Gas giant hoping to start train 6 operations by June of this year.

The first cargo from Qatargas train six should be loaded by November, with the first shipment from train seven possible by year end, a Qatargas shipping executive said on Tuesday.

Speaking to Reuters, Ahmed al Klulaifi, commercial and shipping chief operating officer at the state run LNG giant, said: "We are in the process of starting up train six at Qatargas 3 and at later stage we will start up train seven of Qatargas 4."

Speaking at the sidelines of an LNG conference in Algeria, he added: "Hopefully the train six will be producing this year, maybe the first cargo is in October or November, maybe two-three months after we will see the first cargo from train seven."

He said: "So that will happen hopefully before end of year. If not, (then) January or February."

Qatargas said in January it hoped to start up operations at the sixth production facility, known as a train, in June 2010 and, with train seven following in September.

But it takes several weeks to start up and then cool the huge facilities, which include miles of piping, before tankers can be loaded with the liquefied gas for export.

With capacity to chill enough natural gas to produce 7.8 million tonnes of LNG per year for export the trains are the largest in the world.

Train six is a joint venture between Qatar Petroleum, US base ConocoPhillips and Japan's Mitsui, while train seven is being developed with Royal Dutch Shell.

Demand for imported gas has waned in the United States and Europe over the past year, but Klulaifi said other buyers on Qatar's side of the Suez Canal, the key transit route for Qatari tankers heading to west, were making up for it.

He said: "We are sold out. Most of the trains (output) are going to east of Suez and partially to west of Suez." He added that growing appetite for Qatar's biggest export in emerging markets in Asia and beyond should mop up any available fuel.

He said: "What we see for this year and the future is that there will be a new market of totally new countries that will come to LNG."

He also pointed to rising demand for gas to fire power plants around the world.

Despite the boom in US shale gas output, Qatargas has not written off the North American market and has been asked to help build new terminals there, he said.

Qatar Petroleum already has a stake in Golden Pass on the US east coast which is due online in late 2010.

Analysis of AIS Live ship tracking data on Reuters over the last few days showed more than 70 LNG tankers either heading to import terminals in Asia or already docked there.
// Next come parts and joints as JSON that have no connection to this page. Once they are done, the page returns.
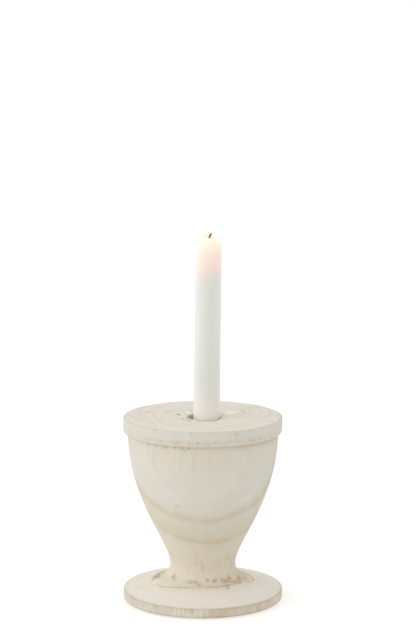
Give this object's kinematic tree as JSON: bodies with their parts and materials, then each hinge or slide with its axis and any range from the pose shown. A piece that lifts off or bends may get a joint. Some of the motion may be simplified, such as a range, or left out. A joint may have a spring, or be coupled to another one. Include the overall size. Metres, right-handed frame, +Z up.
{
  "type": "candlestick",
  "caption": "Turned wooden candlestick: wide flat head with a candle socket, bowl-shaped body, narrow stem and round foot, with a dinner candle that lifts out.",
  "frame": {"origin": "centre of the plane the felt pads stand on, under the turning axis", "axes": "+Z up along the turning axis; +X to the right and +Y to the back as the candlestick is seen, the candle leaning slightly to +X"},
  "size_m": [0.1302, 0.1302, 0.3021],
  "materials": {
    "head_wood": "matte",
    "bowl_wood": "matte",
    "foot_wood": "matte",
    "dowel_wood": "matte",
    "felt": "matte",
    "wax": "satin",
    "wick_cotton": "matte"
  },
  "bodies": {
    "holder": {"head_disc": "head_wood", "bowl": "bowl_wood", "foot_disc": "foot_wood", "stem_dowel": "dowel_wood", "felt_pads": "felt"},
    "candle": {"candle": "wax", "wick": "wick_cotton"}
  },
  "joints": [
    {"name": "candle_lift", "type": "slide", "parent": "holder", "child": "candle", "axis": [0, 0, 1], "range_m": [0, 0.06]}
  ]
}
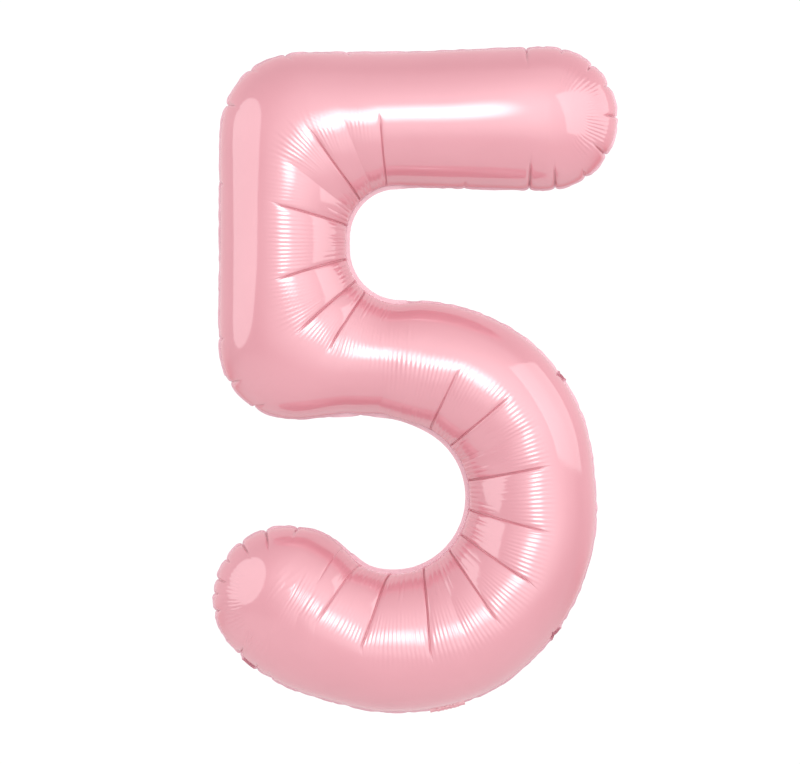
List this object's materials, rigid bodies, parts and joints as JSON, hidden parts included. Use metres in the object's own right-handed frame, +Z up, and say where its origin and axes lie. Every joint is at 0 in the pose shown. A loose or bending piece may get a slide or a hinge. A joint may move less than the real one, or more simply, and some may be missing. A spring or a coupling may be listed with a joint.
{
  "type": "foil number balloon",
  "caption": "Inflated foil balloon shaped as the digit 5, with a sealed edge, a folded inflation tail and a film valve.",
  "frame": {"origin": "middle of the crease where the inflation tail folds, on the belly's lowest edge", "axes": "+Z up the digit, +X to the digit's right as it is read, -Y out of the digit's front; the seam lies in the plane Y = 0"},
  "size_m": [0.5239, 0.1764, 0.8603],
  "materials": {
    "foil_front": "pastel pink metallised film, glossy, finely wrinkled",
    "foil_rear": "pastel pink metallised film, glossy, finely wrinkled",
    "foil_seal": "heat-sealed film edge, lighter and slightly embossed",
    "valve_film": "clear thin film, slightly hazy"
  },
  "bodies": {
    "envelope": {"front_panel": "foil_front", "rear_panel": "foil_rear", "heat_seal_band": "foil_seal"},
    "tail": {"tail_front_ply": "foil_front", "tail_rear_ply": "foil_rear", "tail_valve_front_ply": "valve_film", "tail_valve_rear_ply": "valve_film"},
    "valve_front": {"valve_front_ply": "valve_film"},
    "valve_rear": {"valve_rear_ply": "valve_film"}
  },
  "joints": [
    {"name": "tail_fold", "type": "hinge", "parent": "envelope", "child": "tail", "pos_m": [0, 0, 0], "axis": [-0.9732, 0, -0.23], "range_deg": [0, 200]},
    {"name": "valve_open", "type": "hinge", "parent": "envelope", "child": "valve_front", "pos_m": [0, -0.00045, 0], "axis": [0.9732, 0, 0.23], "range_deg": [0, 1.2], "stiffness_Nm_per_rad": 0.002},
    {"name": "valve_open_rear", "type": "hinge", "parent": "envelope", "child": "valve_rear", "pos_m": [0, 0.00045, 0], "axis": [0.9732, 0, 0.23], "range_deg": [-1.2, 0], "stiffness_Nm_per_rad": 0.002}
  ],
  "couplings": [
    {"joint": "valve_open_rear", "follows": "valve_open", "ratio": -1}
  ]
}
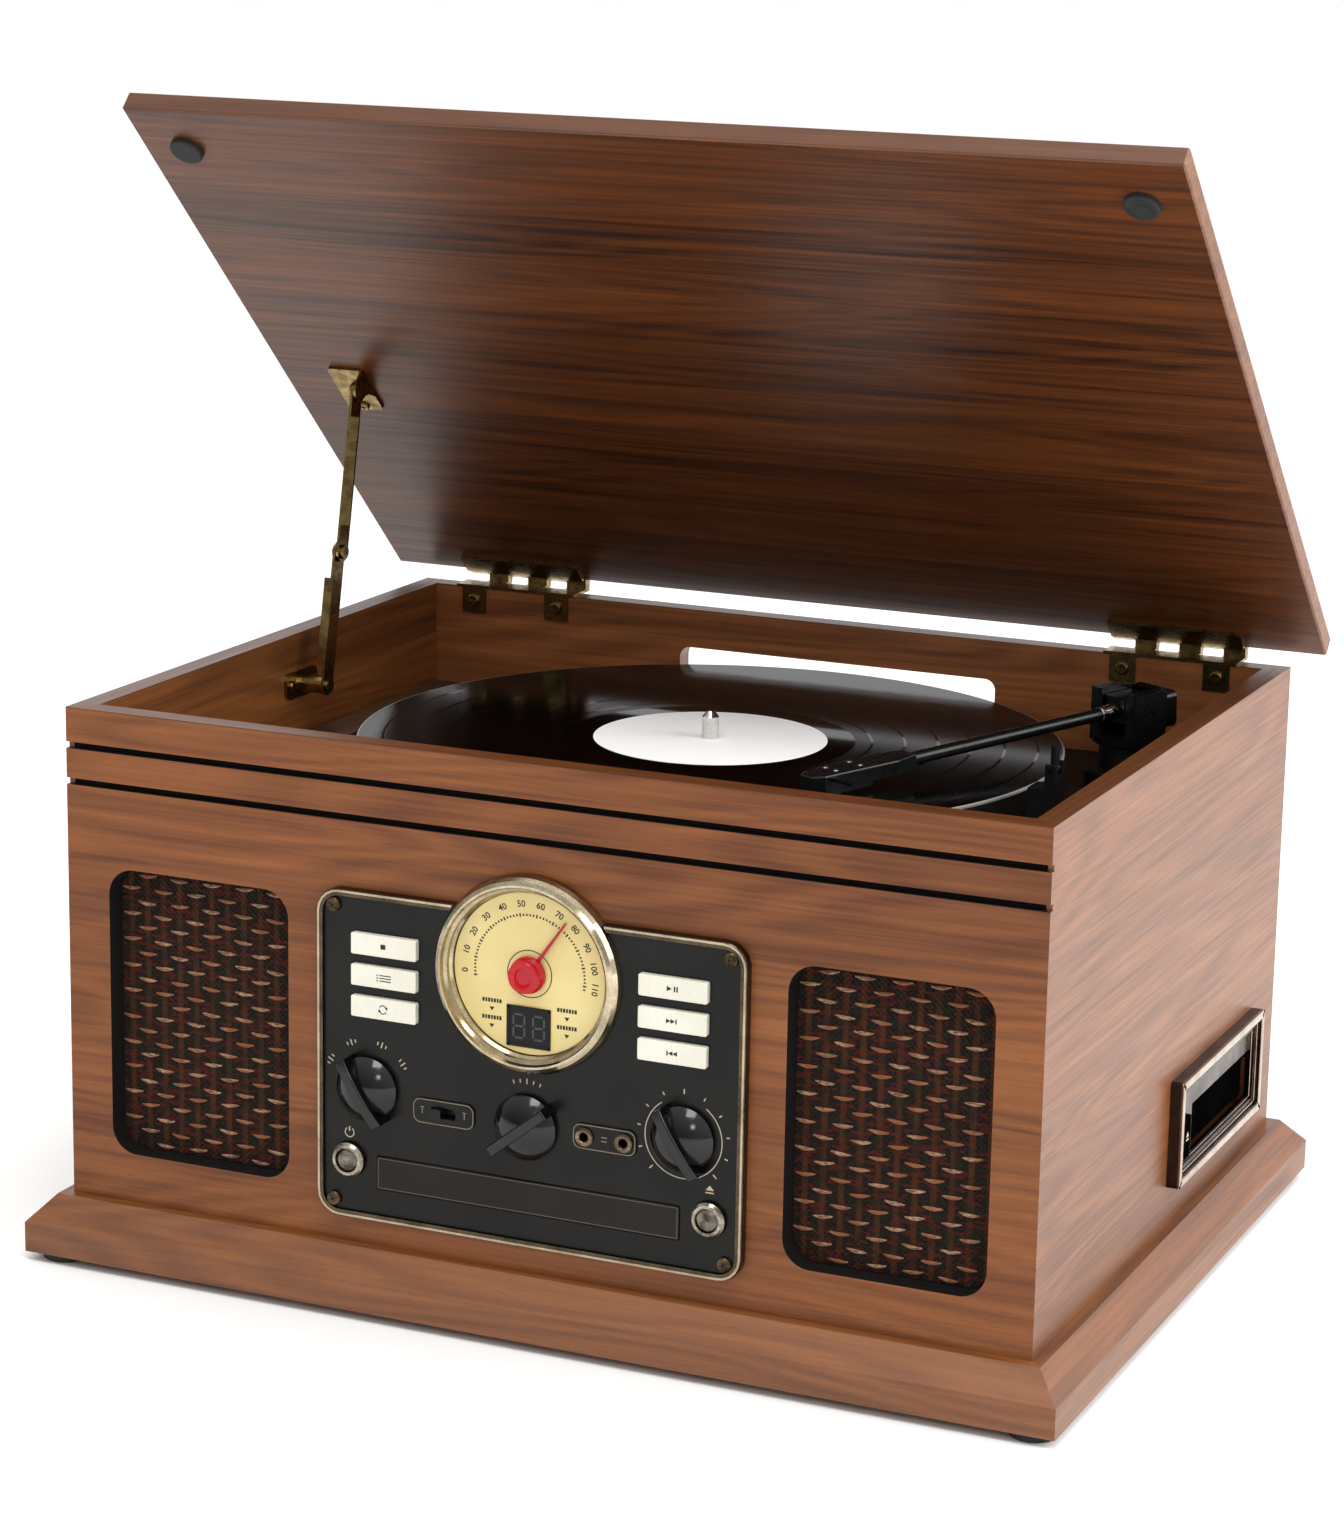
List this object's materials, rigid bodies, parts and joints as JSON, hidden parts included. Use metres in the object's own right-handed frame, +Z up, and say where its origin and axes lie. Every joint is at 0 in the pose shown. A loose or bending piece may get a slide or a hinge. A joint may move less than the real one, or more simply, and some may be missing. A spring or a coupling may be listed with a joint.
{
  "type": "turntable",
  "caption": "Wooden turntable music centre with hinged lid on a folding stay, record deck with tonearm, front radio and disc panel between cloth speakers, and a side tape slot.",
  "frame": {"origin": "on the ground under the middle of the base, midway between the feet", "axes": "+X to the right seen from the front, -Y out of the front panel, +Z up"},
  "size_m": [0.456, 0.351, 0.4797],
  "materials": {
    "walnut": "satin veneer",
    "board": "painted dark brown",
    "cloth": "basket weave cloth",
    "panel_black": "near black, fine sheen",
    "deck_black": "black, fine grain",
    "champagne": "polished champagne plating",
    "dial_cream": "cream yellow",
    "red": "glossy red",
    "ivory": "ivory",
    "chrome": "polished",
    "gloss_black": "piano black",
    "vinyl": "grooved black vinyl",
    "rubber": "black rubber",
    "brass": "antique brass",
    "aluminium": "turned",
    "circuit": "green board",
    "steel": "plated steel"
  },
  "bodies": {
    "cabinet": {"front_panel": "walnut", "right_panel": "walnut", "left_panel": "walnut", "rear_panel": "walnut", "base_mouldings": "walnut", "cabinet_boards": "board", "feet": "rubber", "chassis_plate": "deck_black", "spindle": "chrome", "motor": "steel", "drive_belt": "rubber", "hinge_cabinet_leaves": "brass", "stay_wall_bracket": "brass", "tonearm_base": "deck_black", "control_panel": "panel_black", "panel_trim": "champagne", "dial_bezel": "champagne", "dial_face": "dial_cream", "panel_plates": "panel_black", "circuit_boards": "circuit", "cd_drive": "steel", "speaker_grilles": "cloth", "speaker_drivers": "steel", "tape_bezel": "champagne", "tape_drive": "deck_black", "rear_sockets": "panel_black", "cabinet_screws": "brass"},
    "lid": {"lid": "walnut", "lid_bumpers": "rubber", "hinge_lid_leaves": "brass", "stay_lid_bracket": "brass"},
    "stay_lower": {"stay_lower_arm": "brass"},
    "stay_upper": {"stay_upper_arm": "brass"},
    "platter": {"platter": "aluminium", "mat": "rubber", "record": "vinyl"},
    "motor_pulley": {"motor_pulley": "brass"},
    "tonearm_turret": {"tonearm_turret": "deck_black"},
    "tonearm": {"tonearm": "gloss_black", "headshell": "gloss_black"},
    "cue_lever": {"cue_lever": "gloss_black"},
    "rest_clip": {"rest_clip": "deck_black"},
    "speed_switch": {"speed_switch": "gloss_black"},
    "dial_pointer": {"dial_pointer": "red"},
    "function_knob": {"function_knob": "gloss_black"},
    "tuning_knob": {"tuning_knob": "gloss_black"},
    "volume_knob": {"volume_knob": "gloss_black"},
    "stop_button": {"stop_button": "ivory"},
    "program_button": {"program_button": "ivory"},
    "repeat_button": {"repeat_button": "ivory"},
    "play_button": {"play_button": "ivory"},
    "next_button": {"next_button": "ivory"},
    "previous_button": {"previous_button": "ivory"},
    "power_button": {"power_button": "chrome"},
    "open_button": {"open_button": "chrome"},
    "band_switch": {"band_switch": "gloss_black"},
    "cd_tray": {"cd_tray": "panel_black"},
    "tape_flap": {"tape_flap": "panel_black"},
    "tape_button": {"tape_button": "gloss_black"}
  },
  "joints": [
    {"name": "lid_hinge", "type": "hinge", "parent": "cabinet", "child": "lid", "pos_m": [0, 0.16595, 0.2431], "axis": [1, 0, 0], "range_deg": [0, 43]},
    {"name": "stay_lower_pivot", "type": "hinge", "parent": "cabinet", "child": "stay_lower", "pos_m": [-0.188, 0.0167, 0.2142], "axis": [1, 0, 0], "range_deg": [-78.4, 0]},
    {"name": "stay_upper_pivot", "type": "hinge", "parent": "lid", "child": "stay_upper", "pos_m": [-0.186, 0.04219, 0.34388], "axis": [1, 0, 0], "range_deg": [0, 44.2]},
    {"name": "platter_spin", "type": "hinge", "parent": "cabinet", "child": "platter", "pos_m": [0.001, 0.0105, 0.2], "axis": [0, 0, 1], "continuous": true},
    {"name": "motor_spin", "type": "hinge", "parent": "cabinet", "child": "motor_pulley", "pos_m": [-0.05628, -0.04678, 0.2], "axis": [0, 0, 1], "continuous": true},
    {"name": "tonearm_swing", "type": "hinge", "parent": "cabinet", "child": "tonearm_turret", "pos_m": [0.1606, 0.0925, 0.22], "axis": [0, 0, -1], "range_deg": [-27.5, 19]},
    {"name": "cue_lever_turn", "type": "hinge", "parent": "cabinet", "child": "cue_lever", "pos_m": [0.184, 0.026, 0.199], "axis": [-1, 0, 0], "range_deg": [0, 45]},
    {"name": "tonearm_lift", "type": "hinge", "parent": "tonearm_turret", "child": "tonearm", "pos_m": [0.1606, 0.0925, 0.2265], "axis": [-0.8926, 0.4509, 0], "range_deg": [0, 4.01]},
    {"name": "rest_clip_turn", "type": "hinge", "parent": "cabinet", "child": "rest_clip", "pos_m": [0.16775, -0.02649, 0.22572], "axis": [0, -1, 0], "range_deg": [0, 95]},
    {"name": "speed_switch_slide", "type": "slide", "parent": "cabinet", "child": "speed_switch", "axis": [0, 1, 0], "range_m": [0, 0.013]},
    {"name": "function_turn", "type": "hinge", "parent": "cabinet", "child": "function_knob", "pos_m": [-0.0708, -0.1638, 0.0955], "axis": [0, -1, 0], "range_deg": [-150, 0]},
    {"name": "volume_turn", "type": "hinge", "parent": "cabinet", "child": "volume_knob", "pos_m": [0.0678, -0.1638, 0.0955], "axis": [0, -1, 0], "range_deg": [-270, 20]},
    {"name": "tuning_turn", "type": "hinge", "parent": "cabinet", "child": "tuning_knob", "pos_m": [0, -0.1638, 0.09], "axis": [0, -1, 0], "range_deg": [-255, 465]},
    {"name": "dial_pointer_turn", "type": "hinge", "parent": "cabinet", "child": "dial_pointer", "pos_m": [0, -0.1625, 0.1525], "axis": [0, -1, 0], "range_deg": [-85.1, 155.1]},
    {"name": "stop_press", "type": "slide", "parent": "cabinet", "child": "stop_button", "axis": [0, 1, 0], "range_m": [0, 0.0015], "stiffness_N_per_m": 200, "springref_m": -0.001},
    {"name": "program_press", "type": "slide", "parent": "cabinet", "child": "program_button", "axis": [0, 1, 0], "range_m": [0, 0.0015], "stiffness_N_per_m": 200, "springref_m": -0.001},
    {"name": "repeat_press", "type": "slide", "parent": "cabinet", "child": "repeat_button", "axis": [0, 1, 0], "range_m": [0, 0.0015], "stiffness_N_per_m": 200, "springref_m": -0.001},
    {"name": "play_press", "type": "slide", "parent": "cabinet", "child": "play_button", "axis": [0, 1, 0], "range_m": [0, 0.0015], "stiffness_N_per_m": 200, "springref_m": -0.001},
    {"name": "next_press", "type": "slide", "parent": "cabinet", "child": "next_button", "axis": [0, 1, 0], "range_m": [0, 0.0015], "stiffness_N_per_m": 200, "springref_m": -0.001},
    {"name": "previous_press", "type": "slide", "parent": "cabinet", "child": "previous_button", "axis": [0, 1, 0], "range_m": [0, 0.0015], "stiffness_N_per_m": 200, "springref_m": -0.001},
    {"name": "power_press", "type": "slide", "parent": "cabinet", "child": "power_button", "axis": [0, 1, 0], "range_m": [0, 0.0015], "stiffness_N_per_m": 200, "springref_m": -0.001},
    {"name": "open_press", "type": "slide", "parent": "cabinet", "child": "open_button", "axis": [0, 1, 0], "range_m": [0, 0.0015], "stiffness_N_per_m": 200, "springref_m": -0.001},
    {"name": "band_switch_slide", "type": "slide", "parent": "cabinet", "child": "band_switch", "axis": [1, 0, 0], "range_m": [0, 0.005]},
    {"name": "cd_tray_slide", "type": "slide", "parent": "cabinet", "child": "cd_tray", "axis": [0, -1, 0], "range_m": [0, 0.13]},
    {"name": "tape_flap_turn", "type": "hinge", "parent": "cabinet", "child": "tape_flap", "pos_m": [0.2099, 0.0765, 0.07225], "axis": [0, 1, 0], "range_deg": [0, 75], "stiffness_Nm_per_rad": 0.002, "springref_deg": -11.46},
    {"name": "tape_button_press", "type": "slide", "parent": "cabinet", "child": "tape_button", "axis": [-1, 0, 0], "range_m": [0, 0.0025], "stiffness_N_per_m": 200, "springref_m": -0.001}
  ],
  "couplings": [
    {"joint": "stay_lower_pivot", "follows": "lid_hinge", "ratio": -1.82},
    {"joint": "stay_upper_pivot", "follows": "lid_hinge", "ratio": 1.0242},
    {"joint": "motor_spin", "follows": "platter_spin", "ratio": 9.9552},
    {"joint": "tonearm_lift", "follows": "cue_lever_turn", "ratio": 0.08889},
    {"joint": "dial_pointer_turn", "follows": "tuning_turn", "ratio": 0.33333}
  ]
}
Japan, which has long been the world's biggest LNG buyer, is currently attracting most cargoes, with the world's second biggest LNG consumer South Korea not far behind and several tankerloads heading for market newcomers China and India.

In contrast, only about 50 LNG tankers were spotted heading for markets across the Americas or Europe early this week, although the tracker does not register vessels in the middle of the ocean.

The head of commercial operations at Qatar's two LNG exporting groups said total Qatari LNG exports could reach 450-500 cargoes in 2010, with higher sales in 2011. (Reuters)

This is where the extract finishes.